Send it up when the change can affect revenue, customer trust, legal exposure, pricing, billing, security, privacy, or brand promises. If the change stays easy to reverse and sits inside known rules, the pair should decide it.
How do we train the pair without creating chaos?
Do it in stages over a few weeks. Review changes together first, then let the pair give their decision before the founder speaks, and only after that let them own a narrow lane on their own.
What should we put in the decision log?
Keep one shared note or table that everyone can find fast. For each decision, write what changed, who reviewed it, the reason for the call, any limits, and who owns follow-up questions.
What happens if the two reviewers disagree?
Let them discuss it first and explain their reasoning in plain language.
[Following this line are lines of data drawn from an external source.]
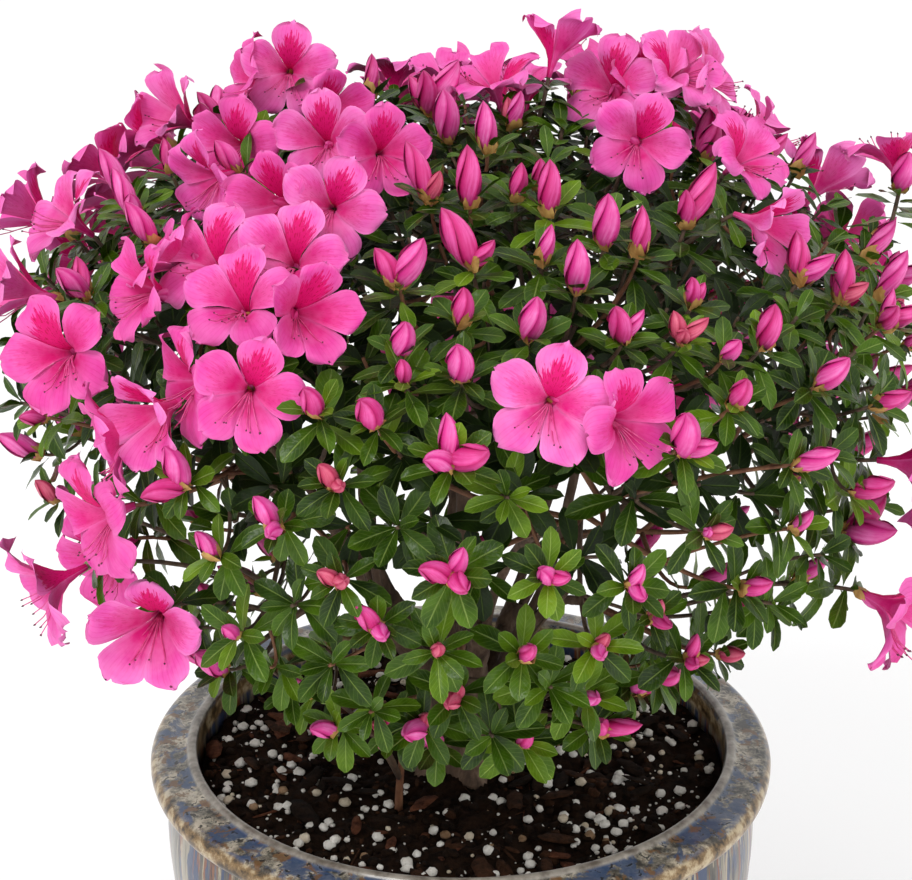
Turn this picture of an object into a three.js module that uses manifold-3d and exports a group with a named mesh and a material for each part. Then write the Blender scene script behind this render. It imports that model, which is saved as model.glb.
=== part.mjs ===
// An azalea shrub in bloom in a round glazed pot, in millimetres, +Z up.
// The origin is the centre of the pot's flat underside, and -Y is the shrub's front.
// Azimuths are degrees about +Z from the front, positive towards +X. Elevations are degrees
// on the crown, which is a flattened ball of shoot tips about a centre on the pot's axis.
import * as THREE from "three";
import { mergeVertices } from "three/addons/utils/BufferGeometryUtils.js";
import Module from "manifold-3d";

const wasm = await Module();
wasm.setup();

const CLEARANCE = 0.3; // gap left between pieces that meet
const SLIVER = 0.05; // edges and faces finer than this are closed up when shapes are joined
const SEED = 20011;
const GOLDEN_ANGLE = 137.508;

// Pot, outer then inner profile measured from its underside
const POT_HEIGHT = 240;
const RIM_RADIUS = 155;
const RIM_DEPTH = 14;
const MOUTH_RADIUS = 132;
const BODY_RADIUS = 147;
const FOOT_RADIUS = 104;
const POT_WALL = 14;
const POT_SIDES = 36;

// Soil, filled to a little below the rim and drawn up slightly to the stem
const SOIL_LEVEL = POT_HEIGHT - 17;
const SOIL_MOUND = 5;
const MOUND_RADIUS = 39;
const SOIL_RADIUS = MOUTH_RADIUS - 1.5;

// Stem and boughs
const STEM_BASE_RADIUS = 27;
const STEM_TOP_RADIUS = 20;
const STEM_HEIGHT = 24;
const STEM_LEAN = 3;
const ROOT_LOBES = 5;
const BOUGH_CIRCLE = 13.4; // the boughs' feet stand on this radius round the middle bough
const FIRST_BOUGH = 15; // azimuth
const BOUGH_RADIUS = 5.8;
const BOUGH_CLIMB = 0.45; // share of its rise that a bough climbs straight up
const MIDDLE_CLIMB = 60;
const FORK_RADIUS = 5.2;
const FORK_SPREAD = 40; // how far from the axis the boughs fork
const FORK_LEVEL = POT_HEIGHT + 68;
const FORK_SWAY = 5; // how far astray a fork may be
const BRANCH_RADIUS = 2.35;
const BRANCH_TIP_RADIUS = 2.2;
const BRANCH_CIRCLE = 2.9;
const FIRST_BRANCH = -60; // angle about the bough's end
const LIMB_SIDES = 5;
const LIMB_STEPS = 4;
const SPRING_LEVEL = POT_HEIGHT + 94; // branches reach half way from here to the crown

// Crown: the flattened ball on which the shoot tips lie
const CROWN_LEVEL = POT_HEIGHT + 213;
const CROWN_RADIUS = 208;
const CROWN_RISE = 108;
const CROWN_DROP = 165;
const FRONT_DROP = 22; // how much lower the crown hangs in front
const CROWN_FOOT = -66; // no shoots below this elevation
const SKIRT_TOP = -14; // below this elevation the shoots keep to the low masses
const LOBE_SPREAD = 24;
const FRONT_LOBE_SPREAD = 30;
const TIP_SPACING = 43;
const TIP_SWAY = 5;
const INNER_CROWN = 0.72; // size of the leafy layer inside, which has no bloom
const INNER_SPACING = 82;
const LATTICE = 300;
const UPWARD = 0.35; // how much the shoots turn up from the crown's outward direction

const MASS_SWAY = 3; // degrees by which a mass's heart may be astray
const RINGS = [
  { name: "low", count: 6, first: 0, elevation: -44 },
  { name: "middle", count: 6, first: 18, elevation: 0 },
  { name: "upper", count: 5, first: 24, elevation: 44 },
  { name: "top", count: 1, first: 0, elevation: 90 },
];

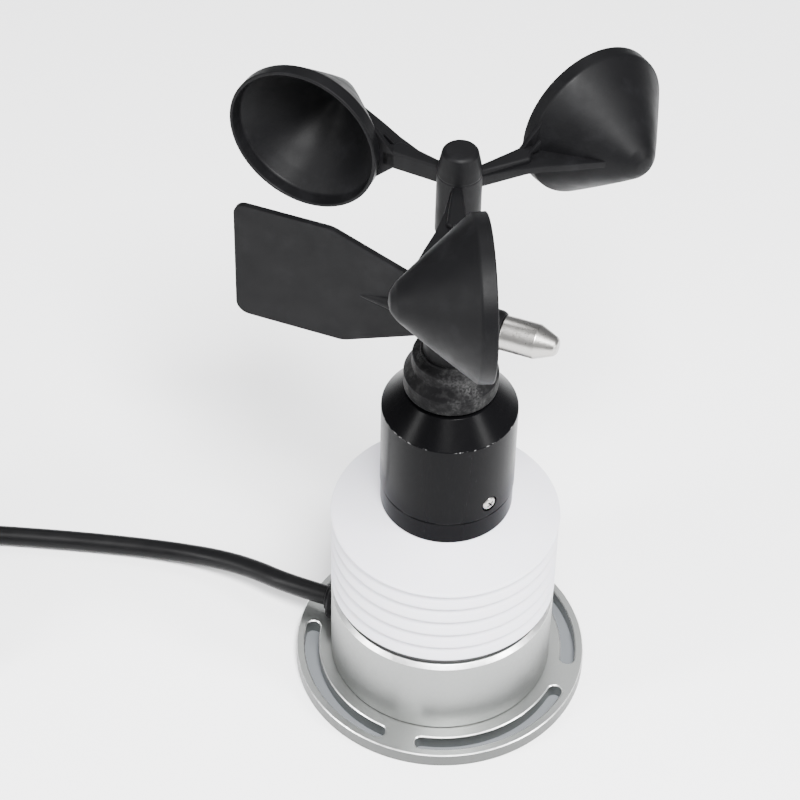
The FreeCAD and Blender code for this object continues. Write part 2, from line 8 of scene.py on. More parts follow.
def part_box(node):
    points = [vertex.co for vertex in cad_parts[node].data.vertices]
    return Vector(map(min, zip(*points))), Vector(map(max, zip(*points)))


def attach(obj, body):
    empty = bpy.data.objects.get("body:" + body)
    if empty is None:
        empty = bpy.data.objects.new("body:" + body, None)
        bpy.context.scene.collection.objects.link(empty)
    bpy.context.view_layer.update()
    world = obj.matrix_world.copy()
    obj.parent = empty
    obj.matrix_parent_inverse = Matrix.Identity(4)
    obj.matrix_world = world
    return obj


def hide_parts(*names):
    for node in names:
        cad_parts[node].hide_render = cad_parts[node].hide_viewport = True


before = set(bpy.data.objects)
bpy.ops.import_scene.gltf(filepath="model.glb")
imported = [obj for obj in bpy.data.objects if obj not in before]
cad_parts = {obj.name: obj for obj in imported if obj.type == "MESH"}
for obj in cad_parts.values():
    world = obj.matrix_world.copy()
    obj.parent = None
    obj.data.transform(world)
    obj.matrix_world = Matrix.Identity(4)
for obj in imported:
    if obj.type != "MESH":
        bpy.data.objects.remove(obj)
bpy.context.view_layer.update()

# Camera: heading about Z, height above the horizon and roll, in degrees
VIEW_HEADING = -27.5
VIEW_ELEVATION = 44.94
VIEW_ROLL = 1.40
VIEW_DISTANCE = 0.8895
VIEW_TARGET = Vector((-0.01417, 0.00737, 0.12433))
LENS = 125.46

# Azimuths of the parts, in degrees
CABLE_AZ = 135.0
VANE_AZ = 132.5
ROTOR_AZ = -112.0
HOUSING_SCREW_AZ = -78.8

# Wind housing, its screws and their pockets
HOUSING_WALL = 0.0021
SHOULDER_DROP = 0.0079
SHOULDER_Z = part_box("wind_housing")[1].z - SHOULDER_DROP
SCREW_COUNT = 2
POCKET_R = 0.0029
POCKET_DEPTH = 0.0010
POCKET_REACH = 0.0035
SHANK_R = 0.00125
HEAD_R = 0.00245
HEAD_SEAT_DEPTH = 0.0009
HEAD_HEIGHT = 0.0011
DRIVE_TURN = 35
DRIVE_ARM = 0.0013
DRIVE_HALF_WIDTH = 0.0003

# A face is a chamfer when the upward part of its normal lies between these two
CHAMFER_LOW = 0.2
CHAMFER_HIGH = 0.95

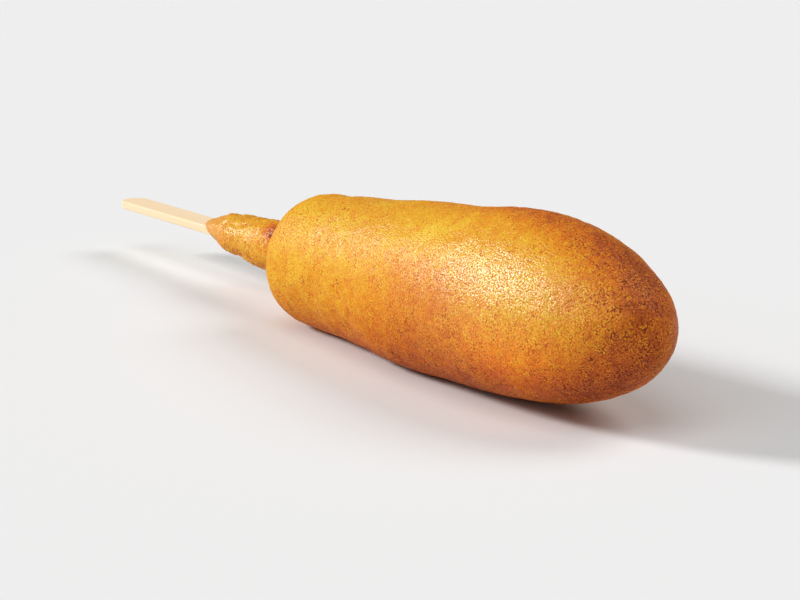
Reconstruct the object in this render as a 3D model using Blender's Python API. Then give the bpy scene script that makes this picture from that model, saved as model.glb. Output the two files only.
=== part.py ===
"""A corn dog lying on its side: one solid of fried batter round a flat wooden stick.

The long axis runs along X, with the rounded tip at +X and the bare end of the stick at -X.
The origin is under the middle of the whole length, on the surface that the corn dog lies on.
Metres, +Z up.
"""
import math
from typing import NamedTuple

import bmesh
import bpy
from mathutils import Matrix, Vector

# The fried body, measured from its back face, where the stick comes out, to its tip.
BODY_LENGTH = 0.1521
BACK_RADIUS = 0.0182
GROWTH_TOWARDS_TIP = 0.0502  # gain in radius for each metre of length
NOSE_LENGTH = 0.0609
NOSE_FULLNESS = 1.92  # exponent of the nose's curve: 2 is an ellipse
SHOULDER_LENGTH = 0.0104
SHOULDER_FULLNESS = 2.7
BODY_ARCH = 0.0006  # the middle of the body lies this much higher than its ends
RESTING_FLAT = 0.0009  # depth that lying on its side has pressed flat

# The stick: a flat bar with half-round ends, its faces up and down.
STICK_WIDTH = 0.0086
STICK_THICKNESS = 0.0025
STICK_LENGTH = 0.1780
STICK_EXPOSED = 0.1102  # from the back face of the body to the bare end
STICK_EDGE_ROUNDING = 0.0004
STICK_DROP = math.radians(1.2)  # it sinks towards its bare end
STICK_YAW = math.radians(0.4)
STICK_CLEARANCE = 0.0003  # air between the stick and the batter round it

# The collar: batter that ran out along the stick before it was fried.
COLLAR_REACH = 0.0580  # mean length along the stick
COLLAR_SLANT = 0.0045  # its edge reaches further on one side
COLLAR_SLANT_TOWARDS = math.radians(20.0)
COLLAR_ROOT_COVER = 0.0060  # batter above and below the stick, at the back face
COLLAR_ROOT_SIDE = 0.0030  # batter beside the stick, at the back face
COLLAR_EDGE_COVER = 0.0006
COLLAR_TAPER = 2.3  # exponent: it thins slowly at first and quickly near its edge
COLLAR_FILLET_ALONG = 0.0055
COLLAR_FILLET_RADIAL = 0.0043
EDGE_WAVES = ((4, 0.0008, 0.3), (7, 0.0005, 1.4))  # waves round the edge, size, start angle

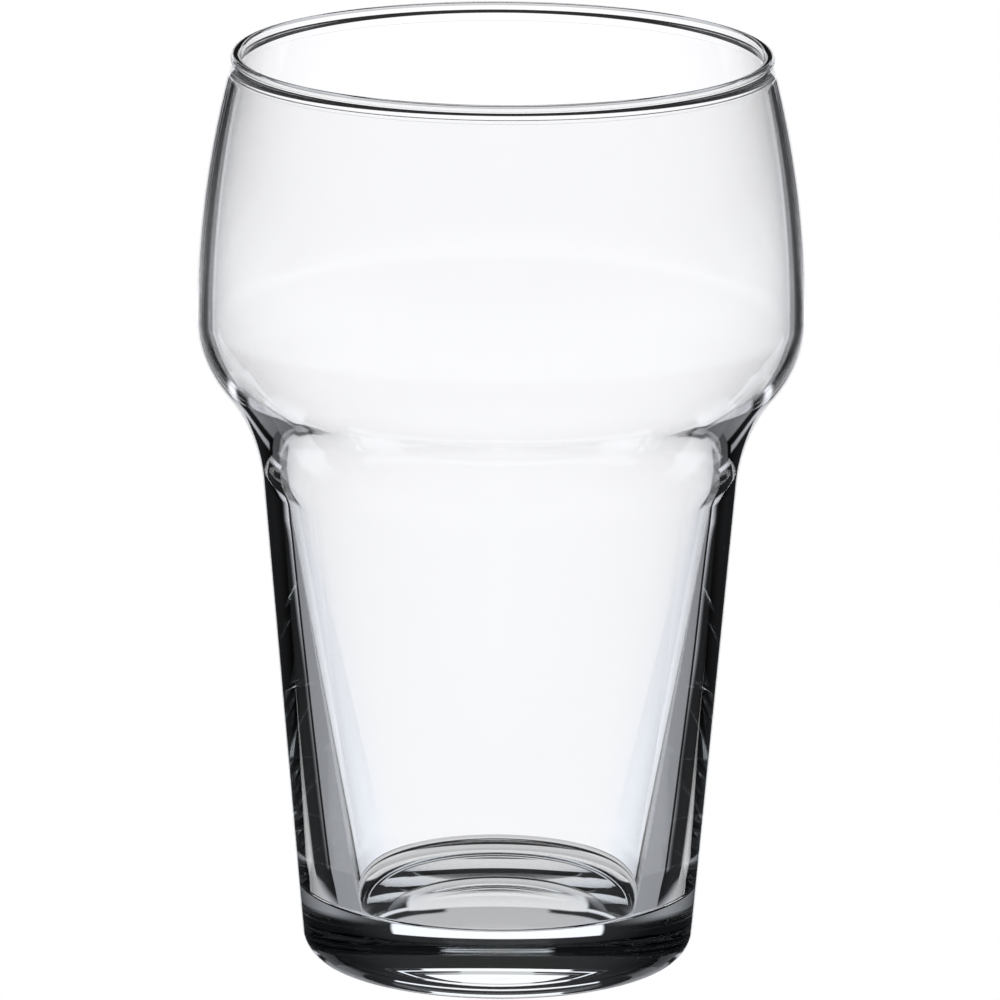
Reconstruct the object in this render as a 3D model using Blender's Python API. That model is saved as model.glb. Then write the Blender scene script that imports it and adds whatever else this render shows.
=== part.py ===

If they still disagree, escalate that case, log why it felt unclear, and use it to tighten the rule.
How can we tell if the handoff is actually working?
Look at the work from the last week, not the plan. If routine tickets moved without founder comments, the pair logged hard calls, and the team knows where the rules live, the handoff works.
What mistakes pull routine work back to the founder?
Teams often pick the wrong people, leave rules vague, or turn review into another meeting. The process falls apart when reviewers reply late, ask the founder anyway, or nobody writes down why a decision was made.
Where should we start first?
Start with one narrow area where the same calls repeat, like onboarding copy, billing wording, or support workflow updates. A small lane with clear limits works better than a big handoff that nobody trusts yet.